* **What is expected**
Extract, unchanged, every line from the top of the material below through the line with "clip_t = 0.6; // [0.4:0.1:0.8]", and no more.

Some records:
— begin —

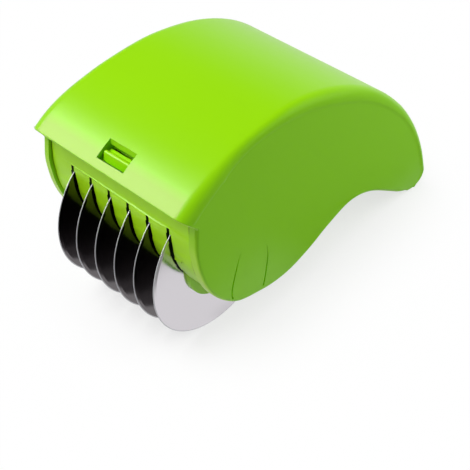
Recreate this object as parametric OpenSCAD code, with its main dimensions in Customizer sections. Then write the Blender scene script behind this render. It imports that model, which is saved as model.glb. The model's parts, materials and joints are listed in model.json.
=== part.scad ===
// Rolling herb chopper: a hinged hood over a roller of six round blades.
// The model is built round the axle and then set on the board at the end.
// X runs along the axle, the blades face -Y and the tail lies towards +Y.

/* [Blades] */
// Diameter of each round blade
blade_d = 56; // [50:1:60]
// Thickness of each blade
blade_t = 0.45; // [0.3:0.05:0.8]
// Width of the ground bevel at the rim
bevel_w = 1.2; // [0.6:0.1:2]
// Thickness left at the cutting edge
edge_t = 0.15; // [0.1:0.01:0.25]

/* [Roller] */
// Diameter of the axle where it carries the blades
axle_d = 6; // [5:0.5:8]
// Width across the two flats of the axle
axle_flat = 5; // [4:0.25:6]
// Diameter of the axle's end journals
journal_d = 4.5; // [3:0.5:5]
// Diameter of the spacers between the blades
spacer_d = 15; // [12:0.5:16]
// Diameter of the end hubs
hub_d = 28; // [22:1:32]
// Thickness of an end hub's flange
hub_flange_t = 1.2; // [0.8:0.1:1.6]
// Diameter of an end hub's sleeve
hub_sleeve_d = 13; // [10:0.5:16]
// Width of an end hub, from the outermost blade to its bush
hub_w = 2.825; // [2:0.025:4]
// Diameter of the retaining clips
clip_d = 8; // [7:0.5:9]
// Thickness of the retaining clips
clip_t = 0.6; // [0.4:0.1:0.8]

/* [Hood] */
// Overall width of the hood
hood_w = 64; // [62:1:76]
// Height of the ridge above the board
ridge_h = 76; // [70:1:84]
// How far the ridge lies behind the axle
ridge_back = 12; // [8:1:16]
// Radius of the roof in front of the ridge
front_arc_r = 57; // [52:1:64]
// Radius of the roof behind the ridge
mid_arc_r = 84; // [78:1:92]
// Angle that the middle arc of the roof covers
mid_arc_deg = 34; // [28:1:40]
// Radius of the roof towards the tail
rear_arc_r = 76; // [70:1:82]
// Angle of the roof between the ridge and the front lip
lip_deg = 36.5; // [34:0.5:39]
// Thickness of the roof
roof_t = 2.2; // [1.8:0.1:3]
// Thickness of the side walls
side_t = 3; // [2.4:0.1:3.6]
// Radius of the rolled edge between roof and side walls
edge_r = 3; // [2.4:0.1:4]
// Depth of the rolled skirt that runs along the roof
skirt_h = 8; // [6:0.5:10]
// Radius of the rounded tail
tail_r = 5.5; // [5:0.1:7]
// Thickness of the ribs inside the hood
rib_t = 1.4; // [1:0.1:2]
// Height of the cross ribs under the roof
cross_rib_h = 5; // [3:0.5:8]
// Half width of the axle guides inside the side walls
guide_half_w = 5.4; // [4.8:0.1:6]

/* [Latch] */
// Width of the window in the lip
window_w = 11.4; // [10:0.2:14]
// Angle of the window's front edge from the ridge
window_front_deg = 34; // [32:0.5:35]
// Angle of the window's rear edge from the ridge
window_rear_deg = 26.8; // [24:0.2:28]
// Depth of the pocket round the window
pocket_h = 6; // [5:0.5:7]
// Wall of the pocket
pocket_t = 1.6; // [1.2:0.1:2]
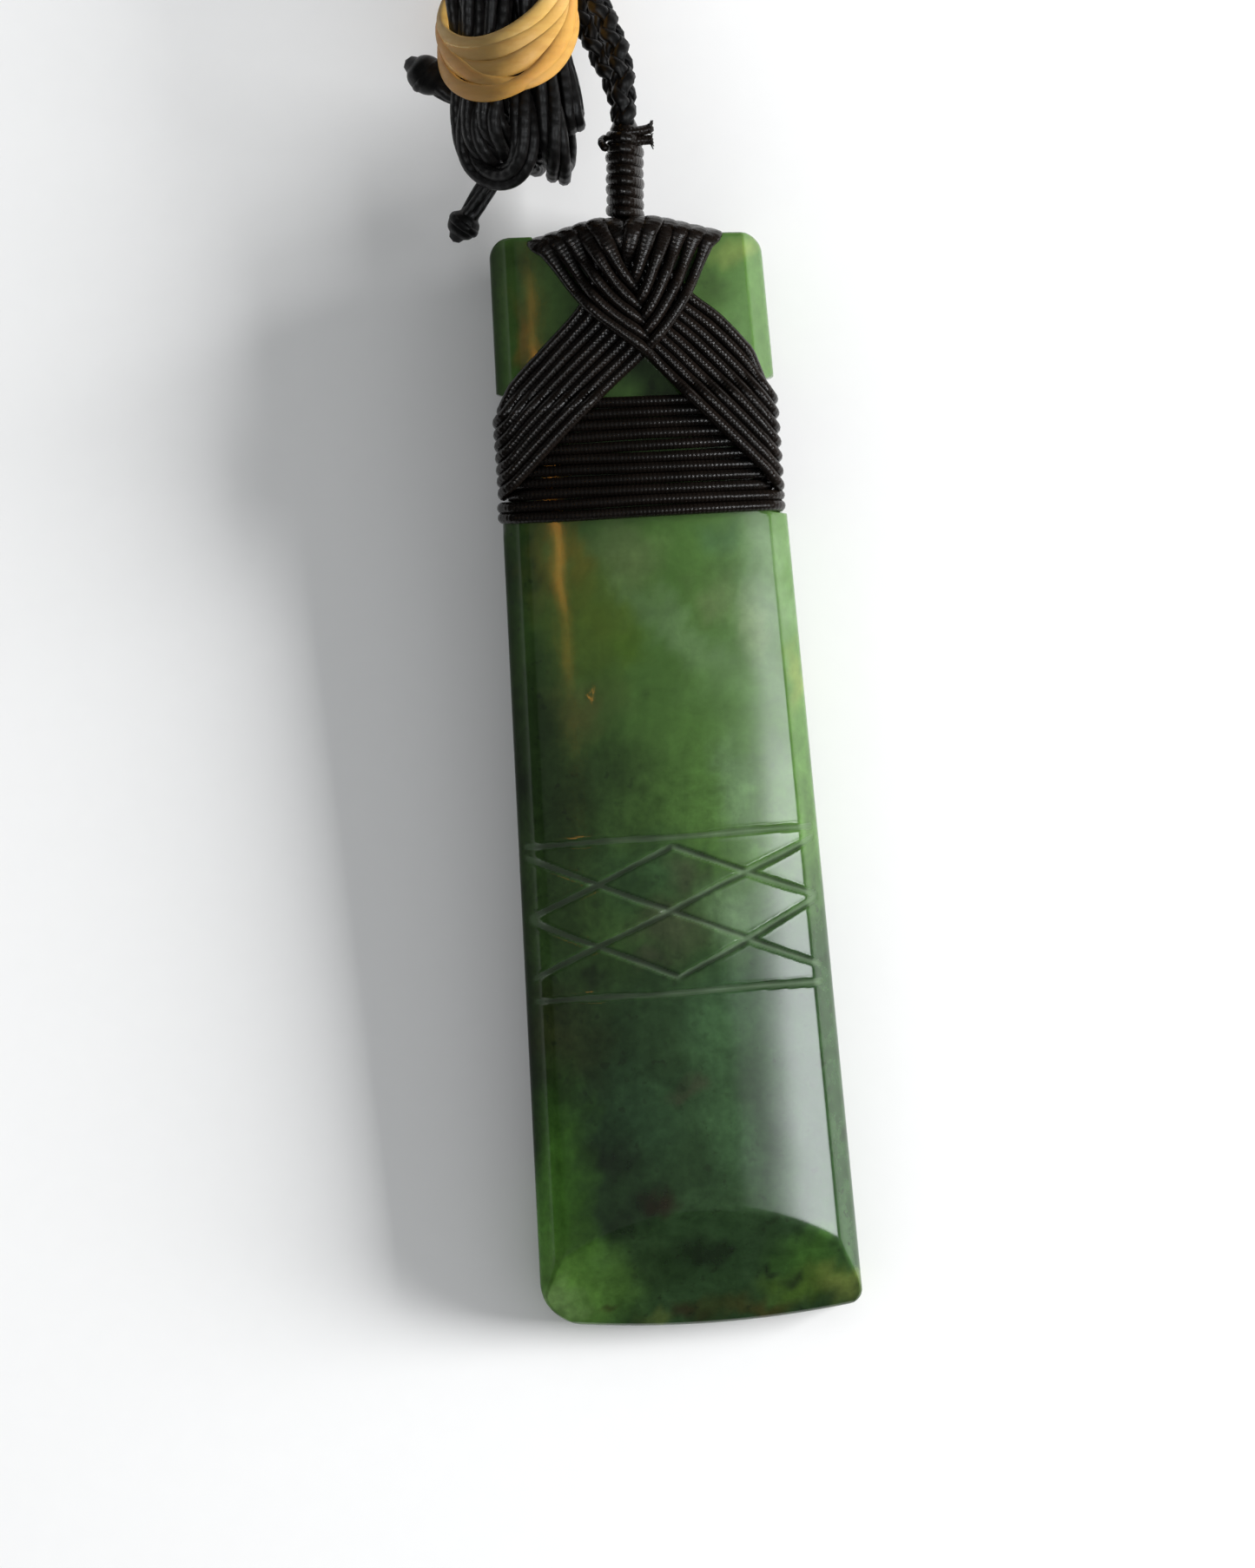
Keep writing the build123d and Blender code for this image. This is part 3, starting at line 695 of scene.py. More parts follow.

— end —

* **Solved exercise**
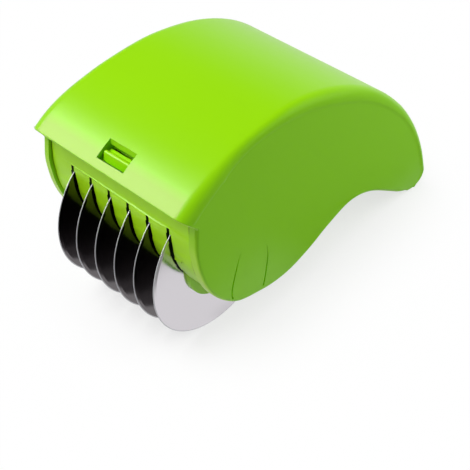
Recreate this object as parametric OpenSCAD code, with its main dimensions in Customizer sections. Then write the Blender scene script behind this render. It imports that model, which is saved as model.glb. The model's parts, materials and joints are listed in model.json.
=== part.scad ===
// Rolling herb chopper: a hinged hood over a roller of six round blades.
// The model is built round the axle and then set on the board at the end.
// X runs along the axle, the blades face -Y and the tail lies towards +Y.

/* [Blades] */
// Diameter of each round blade
blade_d = 56; // [50:1:60]
// Thickness of each blade
blade_t = 0.45; // [0.3:0.05:0.8]
// Width of the ground bevel at the rim
bevel_w = 1.2; // [0.6:0.1:2]
// Thickness left at the cutting edge
edge_t = 0.15; // [0.1:0.01:0.25]

/* [Roller] */
// Diameter of the axle where it carries the blades
axle_d = 6; // [5:0.5:8]
// Width across the two flats of the axle
axle_flat = 5; // [4:0.25:6]
// Diameter of the axle's end journals
journal_d = 4.5; // [3:0.5:5]
// Diameter of the spacers between the blades
spacer_d = 15; // [12:0.5:16]
// Diameter of the end hubs
hub_d = 28; // [22:1:32]
// Thickness of an end hub's flange
hub_flange_t = 1.2; // [0.8:0.1:1.6]
// Diameter of an end hub's sleeve
hub_sleeve_d = 13; // [10:0.5:16]
// Width of an end hub, from the outermost blade to its bush
hub_w = 2.825; // [2:0.025:4]
// Diameter of the retaining clips
clip_d = 8; // [7:0.5:9]
// Thickness of the retaining clips
clip_t = 0.6; // [0.4:0.1:0.8]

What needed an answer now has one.